# ADNOC School in the UAE



## embradford (Feb 2, 2016)

Moving to the UAE for teaching position. Does anyone know about the ADNOC Schools (Oil Schools) in very remote locations far away from the city of Dubai and Abu Dhabi. I'm a little concerned. Need some insight. Does anyone work in an ADNOC School or have any additional information?


----------



## Racing_Goats (Sep 5, 2015)

Adnoc school likely means the school at Ruwais in the western region - there's a big residential development there for adnoc employees and it's not a terrible place to live according to some people I've met who were in the same area working for ADEC or higher college of technology. There's a small community of expats teachers working for adec (public) and private schools in Ruwais and Ghayathi nearby.

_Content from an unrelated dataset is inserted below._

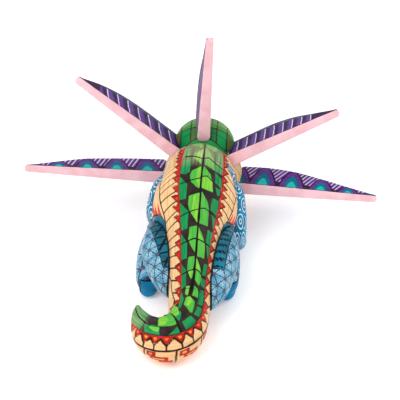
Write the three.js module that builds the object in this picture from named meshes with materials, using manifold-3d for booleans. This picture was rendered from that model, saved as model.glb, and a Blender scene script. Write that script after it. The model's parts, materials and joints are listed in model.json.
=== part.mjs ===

Likely be a bit of a culture shock and there's not much to do in the area, but there will be other expat teachers and others living locally and it's easy to save money 

Most people who live there head to Abu Dhabi (2-2.5 hours drive) or Dubai for weekends, see out their contract 2 years and then transfer or get a new job elsewhere in the UAE. There's a Starbucks about an hour drive away in Madinat Zayed. .

Good luck


----------



## embradford (Feb 2, 2016)

Thank you so much. This has been very helpful


----------